In 1881, Cameron returned to Barringun to survey the easterly section to the Barwon River. This 200 mile survey was easier with good water and grass available throughout. When the survey was complete Cameron commemorated the event by placing a wooden post carved with his name on the river bank (Cameron's 1 Ton Survey Post). Although this was not the first border survey, it was the official survey.

In 1883, Cameron moved to New Guinea where he carried out important surveys under the direction of Sir William MacGregor. He died on 30 December 1897 in Brisbane during a return trip to New Guinea and is buried in the Toowong Cemetery.

== Description ==
The Zero Obelisk at Barringun is a truncated pyramid of concrete render over stone, measuring 0.9 × 0.9 × 0.9 m marking the Queensland - New South Wales border at Barringun. Part of an inscription on the Queensland side which reads "G. WAT" (George Chale Watson) is still visible.

== Heritage listing ==
Zero Obelisk was listed on the Queensland Heritage Register on 21 October 1992 having satisfied the following criteria.

The place is important in demonstrating the evolution or pattern of Queensland's history.

The Zero Obelisk, Barringun marks the first official survey of the border between what were then the separate colonies of New South Wales and Queensland when an accurate definition of the border was important for legal and economic reasons.
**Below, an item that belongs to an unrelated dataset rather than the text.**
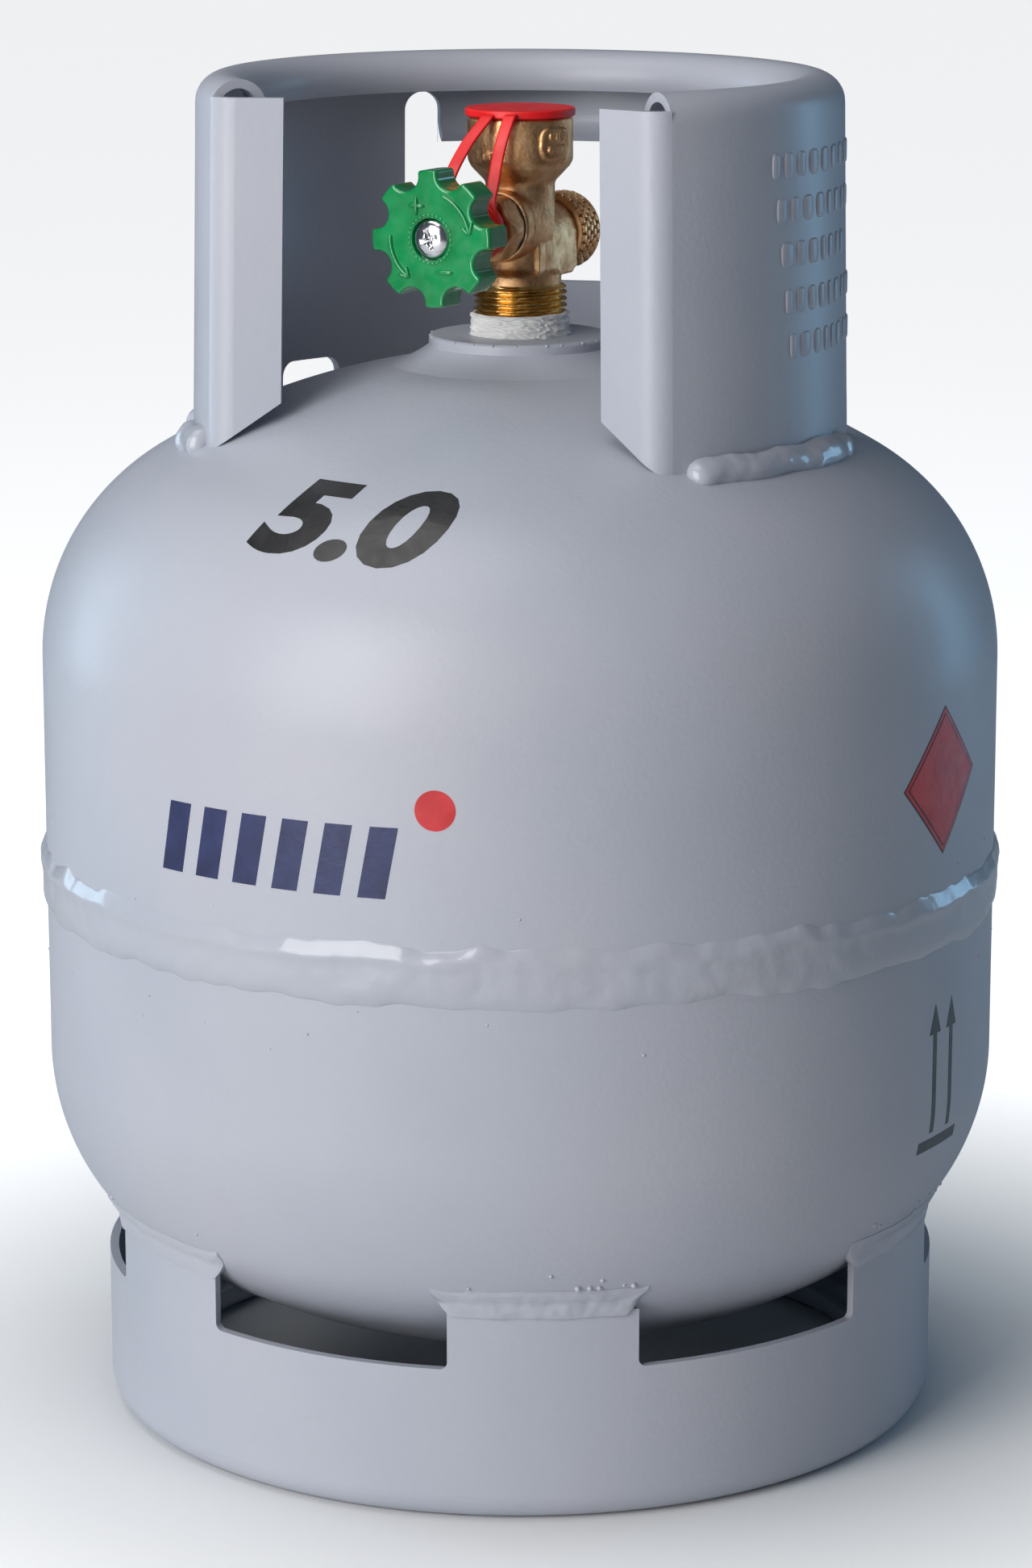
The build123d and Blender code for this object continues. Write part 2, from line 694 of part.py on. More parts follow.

It illustrates a remarkable feat of surveying in the nineteenth century and is a reminder of the extraordinarily difficult conditions under which many early surveyors worked.

The place demonstrates rare, uncommon or endangered aspects of Queensland's cultural heritage.

The Zero Obelisk is one of the few extant physical reminders of the official survey undertaking to mark the Queensland - New South Wales border.

The place has a special association with the life or work of a particular person, group or organisation of importance in Queensland's history.

As a commemoration of one of his most notable accomplishments, the obelisk has an important association with the life and career of JB Cameron and other surveyors, whose work contributed to the development of Australia.